### Data shown
────────

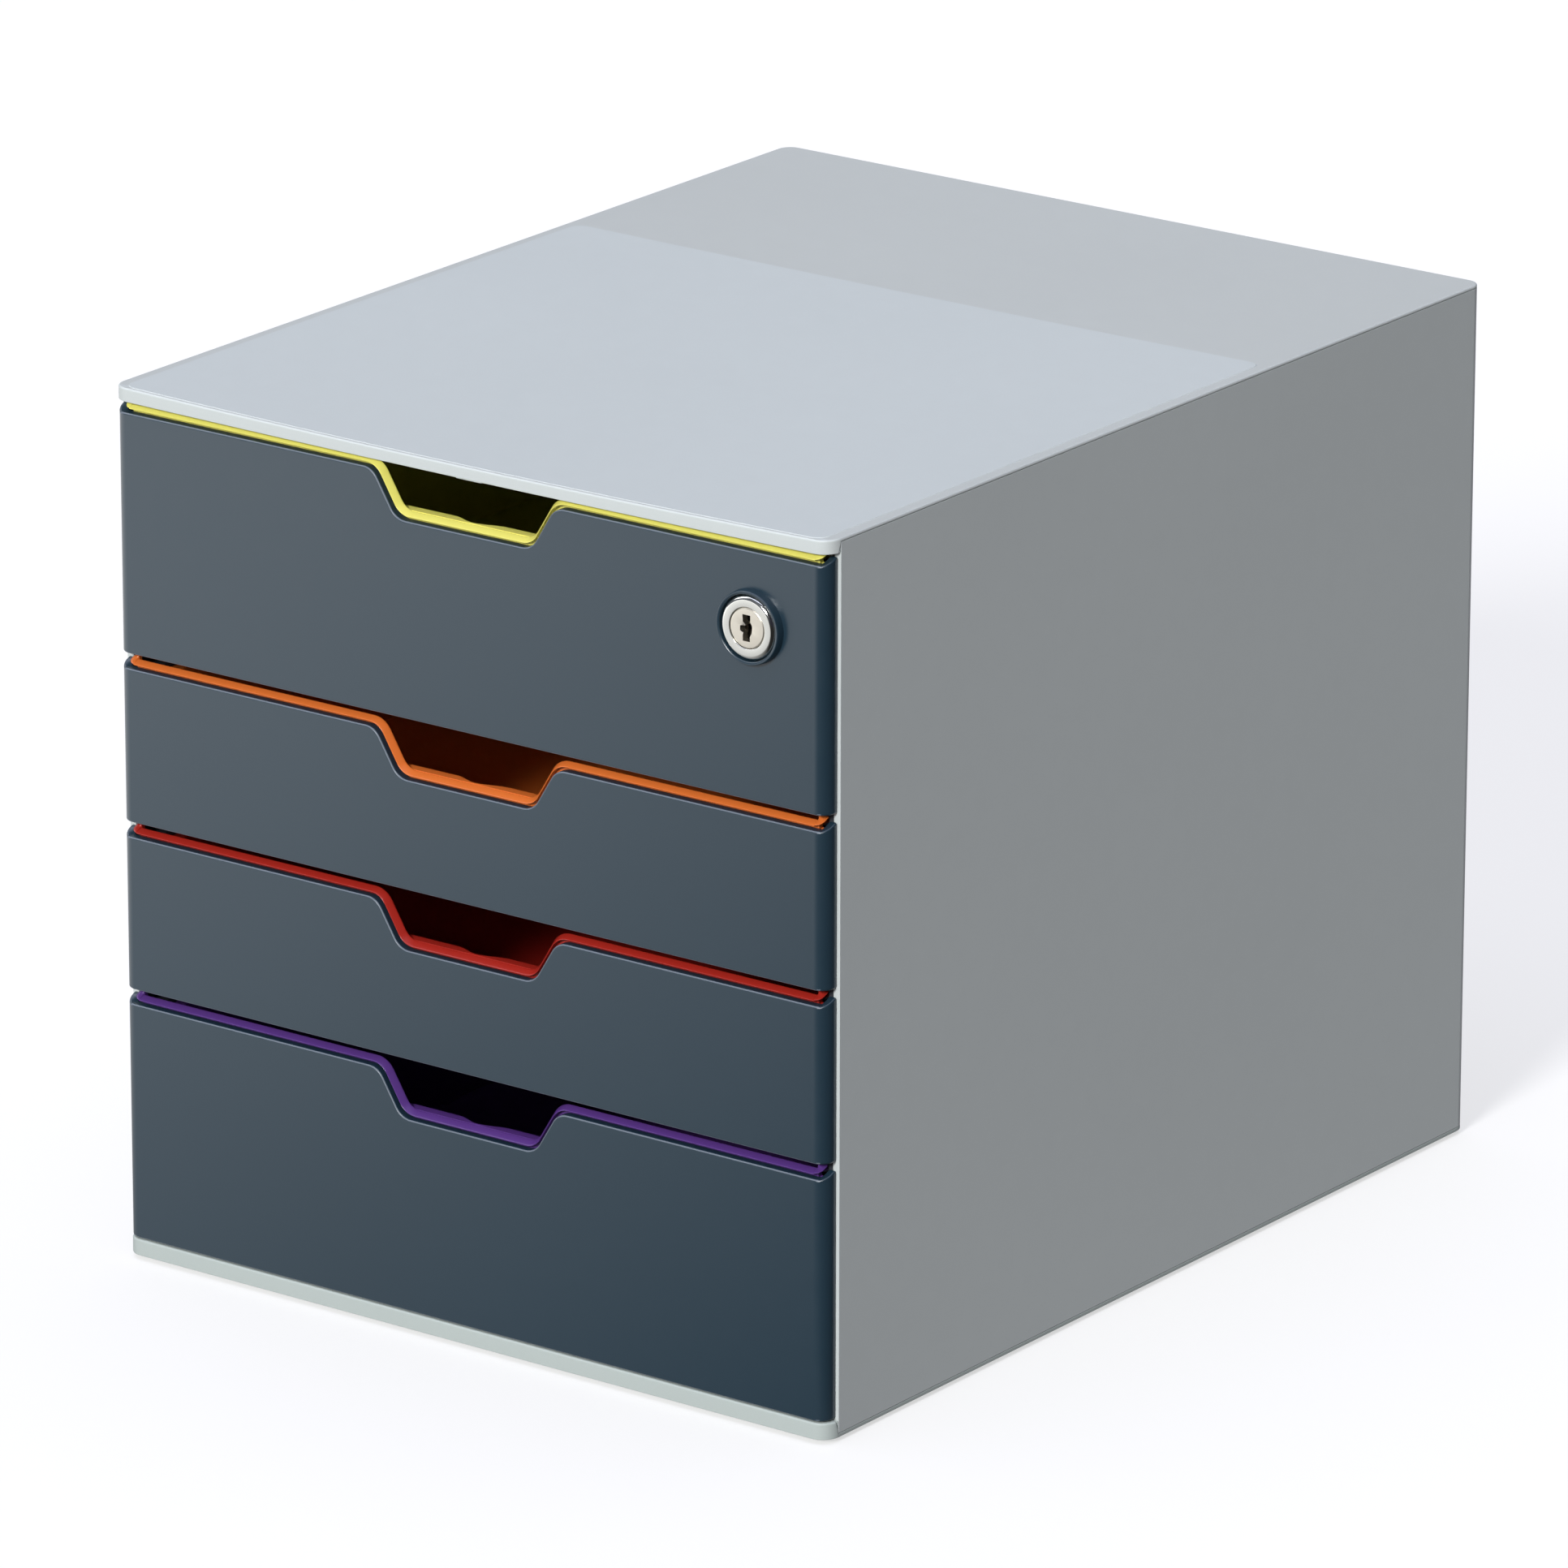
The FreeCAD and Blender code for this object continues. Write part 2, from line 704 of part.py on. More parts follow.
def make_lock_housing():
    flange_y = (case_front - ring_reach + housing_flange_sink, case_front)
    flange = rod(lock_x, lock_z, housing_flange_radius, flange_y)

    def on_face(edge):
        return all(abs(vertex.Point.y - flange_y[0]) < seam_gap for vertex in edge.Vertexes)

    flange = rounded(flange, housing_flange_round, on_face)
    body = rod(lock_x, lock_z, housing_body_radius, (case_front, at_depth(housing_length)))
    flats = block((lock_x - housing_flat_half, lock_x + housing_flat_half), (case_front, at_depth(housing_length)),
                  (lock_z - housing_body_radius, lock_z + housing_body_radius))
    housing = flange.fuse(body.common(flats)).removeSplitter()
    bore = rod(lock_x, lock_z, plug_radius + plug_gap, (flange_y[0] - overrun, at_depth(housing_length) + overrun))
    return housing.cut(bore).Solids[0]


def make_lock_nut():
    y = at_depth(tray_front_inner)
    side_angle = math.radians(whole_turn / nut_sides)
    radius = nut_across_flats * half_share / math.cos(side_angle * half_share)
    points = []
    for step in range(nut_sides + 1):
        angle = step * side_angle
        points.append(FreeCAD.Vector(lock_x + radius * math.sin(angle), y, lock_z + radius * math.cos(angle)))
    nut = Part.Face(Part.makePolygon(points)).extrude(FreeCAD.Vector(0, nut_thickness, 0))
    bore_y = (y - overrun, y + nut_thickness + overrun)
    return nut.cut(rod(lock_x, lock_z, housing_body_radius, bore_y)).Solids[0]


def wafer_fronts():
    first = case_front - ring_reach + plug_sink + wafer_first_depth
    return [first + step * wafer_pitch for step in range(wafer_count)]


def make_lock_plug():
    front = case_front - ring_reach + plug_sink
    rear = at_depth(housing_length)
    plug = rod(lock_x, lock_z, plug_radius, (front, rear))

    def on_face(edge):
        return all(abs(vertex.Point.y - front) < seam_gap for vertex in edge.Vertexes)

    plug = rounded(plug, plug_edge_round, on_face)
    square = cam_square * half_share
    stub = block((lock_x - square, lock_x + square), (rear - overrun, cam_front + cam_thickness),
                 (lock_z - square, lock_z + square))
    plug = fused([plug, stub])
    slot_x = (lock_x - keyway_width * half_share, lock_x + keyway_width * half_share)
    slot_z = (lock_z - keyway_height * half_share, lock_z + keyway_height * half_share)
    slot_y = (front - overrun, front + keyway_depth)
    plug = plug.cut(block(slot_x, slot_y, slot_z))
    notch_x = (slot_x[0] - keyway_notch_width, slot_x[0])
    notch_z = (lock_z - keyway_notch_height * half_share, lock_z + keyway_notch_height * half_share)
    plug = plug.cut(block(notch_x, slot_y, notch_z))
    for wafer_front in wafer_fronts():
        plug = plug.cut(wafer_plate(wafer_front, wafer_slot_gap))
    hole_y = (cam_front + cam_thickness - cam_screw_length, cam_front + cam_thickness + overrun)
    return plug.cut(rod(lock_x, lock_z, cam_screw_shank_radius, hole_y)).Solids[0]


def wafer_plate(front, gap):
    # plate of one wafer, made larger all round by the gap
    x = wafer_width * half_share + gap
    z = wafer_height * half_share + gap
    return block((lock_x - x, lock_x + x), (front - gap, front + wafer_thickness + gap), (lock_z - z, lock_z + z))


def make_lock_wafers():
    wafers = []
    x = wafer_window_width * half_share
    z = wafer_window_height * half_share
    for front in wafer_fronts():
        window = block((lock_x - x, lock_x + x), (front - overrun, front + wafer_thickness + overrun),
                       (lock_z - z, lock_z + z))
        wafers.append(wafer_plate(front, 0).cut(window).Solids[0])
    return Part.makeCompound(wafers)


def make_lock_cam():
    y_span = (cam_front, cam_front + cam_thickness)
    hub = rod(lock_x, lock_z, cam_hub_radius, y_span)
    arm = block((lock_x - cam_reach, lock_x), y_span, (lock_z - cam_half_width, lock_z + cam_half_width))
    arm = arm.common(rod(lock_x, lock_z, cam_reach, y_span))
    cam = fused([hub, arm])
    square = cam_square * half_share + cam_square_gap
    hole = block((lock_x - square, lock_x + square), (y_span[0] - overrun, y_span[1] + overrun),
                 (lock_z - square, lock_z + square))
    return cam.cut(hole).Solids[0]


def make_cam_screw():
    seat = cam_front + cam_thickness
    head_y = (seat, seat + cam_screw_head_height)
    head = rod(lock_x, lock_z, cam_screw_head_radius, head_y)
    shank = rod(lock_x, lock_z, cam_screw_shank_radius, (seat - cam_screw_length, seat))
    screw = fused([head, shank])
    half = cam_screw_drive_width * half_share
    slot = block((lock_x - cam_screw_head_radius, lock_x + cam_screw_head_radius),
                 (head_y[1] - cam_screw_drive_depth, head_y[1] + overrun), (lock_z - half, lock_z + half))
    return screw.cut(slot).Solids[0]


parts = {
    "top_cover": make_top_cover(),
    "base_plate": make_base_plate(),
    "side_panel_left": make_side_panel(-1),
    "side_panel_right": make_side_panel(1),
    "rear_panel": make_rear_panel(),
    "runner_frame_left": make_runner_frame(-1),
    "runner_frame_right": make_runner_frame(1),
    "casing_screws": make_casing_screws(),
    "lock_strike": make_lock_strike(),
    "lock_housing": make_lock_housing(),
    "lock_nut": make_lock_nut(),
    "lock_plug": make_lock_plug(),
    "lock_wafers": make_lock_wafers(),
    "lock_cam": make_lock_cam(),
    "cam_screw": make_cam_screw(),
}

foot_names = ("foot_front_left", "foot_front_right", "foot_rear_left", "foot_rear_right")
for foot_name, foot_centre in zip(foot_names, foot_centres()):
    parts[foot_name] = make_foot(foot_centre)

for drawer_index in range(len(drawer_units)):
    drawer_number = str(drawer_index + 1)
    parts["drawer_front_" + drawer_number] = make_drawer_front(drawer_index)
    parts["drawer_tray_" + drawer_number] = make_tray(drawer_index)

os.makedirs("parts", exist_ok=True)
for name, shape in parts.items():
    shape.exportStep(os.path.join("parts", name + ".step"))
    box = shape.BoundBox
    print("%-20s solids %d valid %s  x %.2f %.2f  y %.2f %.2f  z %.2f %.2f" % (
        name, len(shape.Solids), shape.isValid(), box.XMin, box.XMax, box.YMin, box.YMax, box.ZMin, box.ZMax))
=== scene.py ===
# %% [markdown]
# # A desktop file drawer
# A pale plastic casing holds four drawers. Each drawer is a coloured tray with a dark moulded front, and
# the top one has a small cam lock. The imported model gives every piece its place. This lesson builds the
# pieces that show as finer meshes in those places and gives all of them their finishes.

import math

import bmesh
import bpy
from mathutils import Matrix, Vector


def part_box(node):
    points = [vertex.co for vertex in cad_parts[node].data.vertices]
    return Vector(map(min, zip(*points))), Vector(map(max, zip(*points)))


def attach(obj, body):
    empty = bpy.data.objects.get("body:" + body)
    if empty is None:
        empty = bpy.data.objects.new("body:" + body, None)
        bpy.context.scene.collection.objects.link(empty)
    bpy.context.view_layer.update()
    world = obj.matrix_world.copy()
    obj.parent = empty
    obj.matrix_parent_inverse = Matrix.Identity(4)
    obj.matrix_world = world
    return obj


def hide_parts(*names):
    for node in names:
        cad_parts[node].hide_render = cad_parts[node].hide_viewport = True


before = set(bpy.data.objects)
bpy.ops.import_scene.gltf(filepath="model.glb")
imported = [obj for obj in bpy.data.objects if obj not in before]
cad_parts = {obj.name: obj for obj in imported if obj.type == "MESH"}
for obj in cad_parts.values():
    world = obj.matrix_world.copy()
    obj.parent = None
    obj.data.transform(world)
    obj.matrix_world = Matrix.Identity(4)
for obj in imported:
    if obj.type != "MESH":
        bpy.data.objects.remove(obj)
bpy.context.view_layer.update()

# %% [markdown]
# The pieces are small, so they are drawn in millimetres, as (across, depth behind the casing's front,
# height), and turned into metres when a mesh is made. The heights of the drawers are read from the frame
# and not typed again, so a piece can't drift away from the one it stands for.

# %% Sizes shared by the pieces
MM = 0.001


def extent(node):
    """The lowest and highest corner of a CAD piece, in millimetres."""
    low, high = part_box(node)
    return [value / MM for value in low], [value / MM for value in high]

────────

Repeat word for word the lines from the line containing "for name, shape" to the line containing "from mathutils import Matrix, Vector", both lines included; nothing else should appear.

### Written reply
for name, shape in parts.items():
    shape.exportStep(os.path.join("parts", name + ".step"))
    box = shape.BoundBox
    print("%-20s solids %d valid %s  x %.2f %.2f  y %.2f %.2f  z %.2f %.2f" % (
        name, len(shape.Solids), shape.isValid(), box.XMin, box.XMax, box.YMin, box.YMax, box.ZMin, box.ZMax))
=== scene.py ===
# %% [markdown]
# # A desktop file drawer
# A pale plastic casing holds four drawers. Each drawer is a coloured tray with a dark moulded front, and
# the top one has a small cam lock. The imported model gives every piece its place. This lesson builds the
# pieces that show as finer meshes in those places and gives all of them their finishes.

import math

import bmesh
import bpy
from mathutils import Matrix, Vector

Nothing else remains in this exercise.